Shivam Dube and Hardik Pandya keep turning up when the moment asks. Sanju Samson has become a film hero in the last two games, arriving late, winning big.
Here is the real worry for New Zealand. Two of India’s best players have not even started yet. Abhishek Sharma, the man who owns T20 batting right now. Varun Chakravarthy, the spinner who makes batsmen guess wrong. Both are number one in their worlds. Both have been quiet.
New Zealand should be worried about this. Very worried. Because when they wake up, games finish early.
That Advertisement
You have seen it. History repeat karenge. History defeat karenge. It plays before every match, between every over, until you stop hearing it. But it is not wrong.
No host nation has won a T20 World Cup. No champion has defended their title. India killed one ghost in the seminal already. They can kill the others on Sunday.
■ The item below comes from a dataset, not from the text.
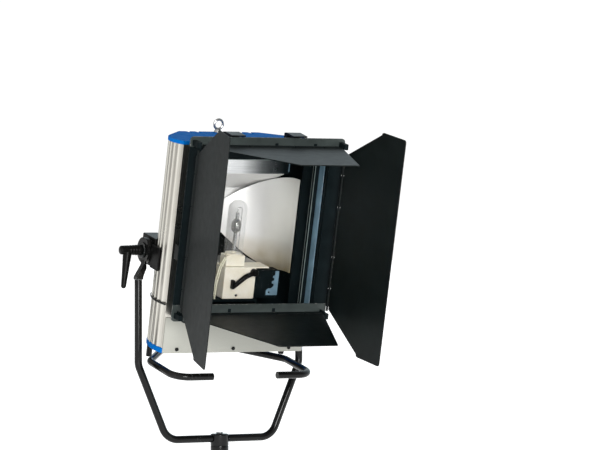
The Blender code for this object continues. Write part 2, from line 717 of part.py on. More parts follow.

New Zealand has different ghosts. Never won a World Cup, fifty-over or twenty. They have been close enough to smell it, far enough to break their hearts. Santner’s team can change this. Whether they do or not, only Sunday night will say.
Why They Keep Meeting
India and New Zealand find each other like this. Knockouts. Finals. The moments that hurt. It is almost a joke now. The loud neighbour and the quiet one. The machine and the garden. The billion voices and the sheep.
Maybe that is why. India needs New Zealand to remember that cricket can be played without the whole world watching. New Zealand needs India to remember that cricket can matter to the whole world.
On Sunday, one curse dies. The other grows heavier. That is the game. That is why we watch.